In this talk, we focus on how to optimize FL platforms for computer vision applications through system and algorithmic optimizations. We begin by introducing our low-code FL platform, EasyFL, which improves researchers' productivity and efficiency in implementing new federated computer vision applications. It allows users to write less code with 1.5 times of training speedup. Built on EasyFL, we then present multiple algorithmic optimizations to improve accuracy for various computer vision applications, including person re-identification, face recognition, and self-supervised learning. Finally, we present algorithmic and system optimizations for training multiple simultaneous FL activities under resource constraints.

BIO:
Yonggang Wen is the Professor of Computer Science and Engineering at Nanyang Technological University (NTU), Singapore. He has been serving as the Associate Dean (Research) at College of Engineering at NTU Singapore since 2018. He served as the Acting Director of Nanyang Technopreneurship Centre (NTC) at NTU from 2017 to 2019, and the Assistant Chair (Innovation) of School of Computer Science and Engineering (SCSE) at NTU from 2016 to 2018.

He has worked extensively in learning-based system prototyping and performance optimization for large-scale networked computer systems.
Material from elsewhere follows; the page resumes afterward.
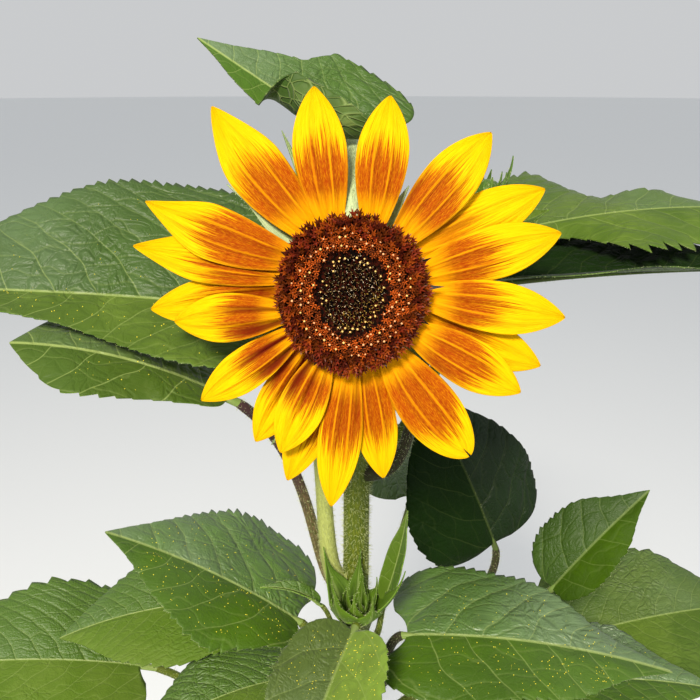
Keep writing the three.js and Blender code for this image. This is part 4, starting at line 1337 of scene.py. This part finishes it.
def build_florets(settings):
    rng = np.random.default_rng(41)
    closed, tube, star, rim = floret_bodies()
    ball = turned_body(((0.05, -0.32), (0.24, -0.22), (0.33, 0), (0.24, 0.22), (0.05, 0.32)), 6)
    awl = spike_body(0.16, 1.1, 0.15)
    palea = spike_body(0.42, 3.3, 0.3)
    heart, ring, edge, glints, dots = [Shape() for _ in range(5)]

    count = settings.floret_count
    k = np.arange(count)
    angles = np.radians(k * GOLDEN_ANGLE)
    radii = (DISC_RADIUS - 0.7) * np.sqrt((k + 0.5) / count) + rng.normal(0, 0.1, count)
    heart_ends = 11.1 + 1.7 * np.sin(angles) ** 2 + 0.3 * np.sin(angles * 3 + 0.6)
    heart_ends = heart_ends + rng.normal(0, 0.25, count)
    rim_starts = RIM_START + rng.normal(0, 0.7, count)
    for i, (r, a, heart_end, rim_start) in enumerate(zip(radii, angles, heart_ends, rim_starts)):
        flat = HEAD_RIGHT * math.cos(a) * 0.975 + HEAD_UP * math.sin(a) * 1.02
        uneven = (r / DISC_RADIUS) ** 3 * (0.5 * math.sin(3 * a + 0.5) + 0.55 * math.sin(8 * a + 2))
        centre = HEAD_CENTRE + flat * (r + uneven) + HEAD_OUT * (disc_height(min(r, 25.8)) - 1.5)
        turn = rng.uniform(0, 6.28)
        if r < heart_end:
            axis = unit(HEAD_OUT + flat * (0.02 * r - 0.25) + rng.normal(0, 0.05, 3))
            size = rng.uniform(0.85, 1.08)
            heart.add_copy(closed, centre, axis, turn, size, rng.integers(0, 3))
            tip = centre + axis * 1.5 * size
            lit = smooth((r - 3) / 7) * max(0, math.cos(a - GLINT_SIDE)) ** 0.7
            for _ in range(4 + int(rng.uniform() < lit) + int(rng.uniform() < lit)):
                way = unit(axis + rng.normal(0, 0.6, 3))
                root = tip + rng.normal(0, 0.34, 3)
                shine = 3 if rng.uniform() < lit * 0.8 else rng.choice(3, p=(0.4, 0.35, 0.25))
                glints.add_copy(awl, root, way, turn, rng.uniform(0.45, 0.9), shine)
            if r > heart_end - 2.2 and rng.uniform() < 0.46:
                dots.add_copy(ball, tip + axis * 0.9, axis, turn, rng.uniform(0.9, 1.35), 1)
        elif r < rim_start:
            axis = unit(HEAD_OUT + flat * (0.12 + (r - 14) * 0.02) + rng.normal(0, 0.12, 3))
            size = rng.uniform(0.8, 1.04)
            # Painted shade: florets at the heart's edge sit lower and take the near-black heart
            # colour, for the dark pit round the heart
            if r < heart_end + 1.5:
                edge.add_copy(closed, centre - HEAD_OUT * 1.3, axis, turn, size, 4)
                continue
            # Random ring tones; their wide spread, and each tube a tone darker than the star over it,
            # are partly painted shade between the florets
            tone = rng.integers(0, 3)
            centre = centre + axis * rng.uniform(-0.8, 0.5)
            ring.add_copy(tube, centre, axis, turn, size * 0.82, tone)
            ring.add_copy(star, centre, axis, turn, size * 0.97, tone + 1)
            if i % 3 == 1 and rng.uniform() < 0.85:
                pale = int(rng.uniform() < 0.25)
                place = centre + axis * 3.0 * size
                dots.add_copy(ball, place, axis, turn, rng.uniform(0.95, 1.45), pale)
        else:
            tilt = 0.25 + (r - RIM_START) * 0.13
            axis = unit(HEAD_OUT + flat * tilt + rng.normal(0, 0.14, 3))
            edge.add_copy(rim, centre, axis, turn, rng.uniform(0.88, 1.15), rng.integers(0, 4))
            if rng.uniform() < 0.5:
                way = unit(axis + rng.normal(0, 0.25, 3))
                root = centre + rng.normal(0, 0.4, 3)
                edge.add_copy(palea, root, way, turn, rng.uniform(0.8, 1.15), rng.integers(0, 3))
    for degrees in np.arange(0, 360, 5.3):
        a = math.radians(degrees + rng.normal(0, 1.2))
        centre = HEAD_CENTRE + head_way(a) * 24.1 - HEAD_OUT * 1.6
        way = unit(head_way(a) + HEAD_OUT * rng.uniform(0.35, 0.8) + rng.normal(0, 0.12, 3))
        edge.add_copy(palea, centre, way, a, rng.uniform(0.75, 1.1), rng.integers(0, 3))
    for degrees, reach in LONG_PALEAE:
        a = math.radians(degrees)
        centre = HEAD_CENTRE + head_way(a) * 23 - HEAD_OUT * 0.6
        way = unit(head_way(a) + HEAD_OUT * 0.16)
        edge.add_copy(spike_body(1.3, reach - 23, 0.0, 0.62), centre, way, a, 1.0, 4)
    return heart, ring, edge, glints, dots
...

He has won 2020 IEEE TCCPS Industrial Technical Excellence Award, 2016 ASEAN ICT Awards, 2015 Datacentre Dynamics Awards – APAC and 2016 Nanyang Awards in Innovation and Entrepreneurship. He is a co-recipient of multiple journal and conference best papers awards, including IEEE Transactions on Circuits and Systems for Video Technology (2019), IEEE Multimedia (2015), 2020 IEEE VCIP.
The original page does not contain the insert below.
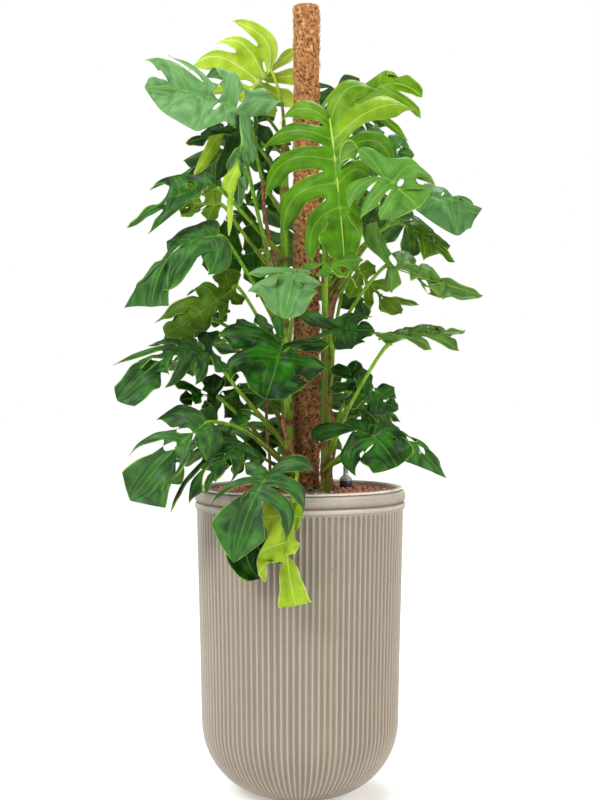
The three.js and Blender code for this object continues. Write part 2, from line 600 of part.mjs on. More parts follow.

He is the Editor-in-Chief of IEEE Transactions on Multimedia. He has served or is serving on editorial boards for multiple transactions and journals, including IEEE Transactions on Circuits and Systems for Video Technology, IEEE Wireless Communication Magazine, IEEE Communications Survey & Tutorials, IEEE Transactions on Signal and Information Processing over Networks, and was elected as the Chair for IEEE ComSoc Multimedia Communication Technical Committee (2014-2016).

Prof Klara Nahrstedt

Editor-in-Chief the of ACM/Springer Multimedia Systems journal

Fellow of ACM, IEEE, AAAS

University Of Illinois Urbana-Champain

USA

Talk Title:
End-to-End System and Networking Challenges of Multi-View Video Systems

Talk Abstract:
With the decrease in cost of 2D cameras and increase of their scale, the emergence of 360^o cameras, neural video, and volumetric video content, and extensive deployment of VR/AR display devices, multi-view video content is becoming an integral part of our environments and with it the demand to address the underlying system and networking challenges. In this talk, we will discuss the end-to-end issues of multi-view video systems, ranging from multi-view video generation, navigation, streaming, to distribution and viewing, and their large bandwidth and low latency demands. Numerous potential system and network solutions are becoming available to satisfy the end-to-end demands on bandwidth and latency, including utilizing semantics in multi-camera resource management, designing view-based protocols, experimenting with viewport navigation and prediction techniques, and developing view/viewer management services to enable interactive viewing. Current results of multi-view video systems show promising new concepts and algorithms to address the bandwidth and latency challenges, and to enable user’s interactive viewing with high quality of experience, but further challenges remain.

BIO:
Klara Nahrstedt is the Swanlund Distinguished Chair Professor in the Siebel School of Computing and Data Science at the University of Illinois at Urbana-Champaign and the Director of the Coordinated Science Laboratory, which is an Interdisciplinary Research Organization within the College of Engineering.

She was the elected chair of the ACM SIGMM between 2007 and 2013. She is an ACM Fellow, IEEE Fellow, AAAS Fellow, member of the Leopoldina German National Academy of Sciences, and member of National Academy of Engineering. She received her Ph.D. from the Department of Computer and Information Science at the University of Pennsylvania in 1995.

She is the recipient of the IEEE Communication Society Leonard Abraham Award for Research Achievements, the 2008 University Scholar Award, the 2009 Humboldt Research Award, the 2012 IEEE Computer Society Technical Achievement Award, the 2014 ACM Special Interest Group on Multimedia (SIGMM) Technical Achievement Award, 2018 Robert Piloty Prize, 2019 Tau Beta Pi Daniel C. Drucker Eminent Award in the College of Engineering, 2020 Grainger Distinguished Chair in Engineering,2024 Harrold and Notkin Research and Graduate Mentoring Award and 2024 Swanlund Distinguished Chair.

She has been the editor-in-chief of the ACM/Springer Multimedia Systems journal; associate editor of the ACM Transactions on Multimedia Computing, Communications and Applications; associate editor of the IEEE Transactions on Multimedia; associate editor of the IEEE Transactions on Information Forensics & Security; associate editor of IEEE Multimedia Magazine; general co-chair of ACM Multimedia 2006; IEEE PerCom 2009, ACM/IEEE IOTDI 2019, IEEE SmartGridComm 2020, IEEE SECON 2022, and honorary general co-chair of ACM Multimedia 2024.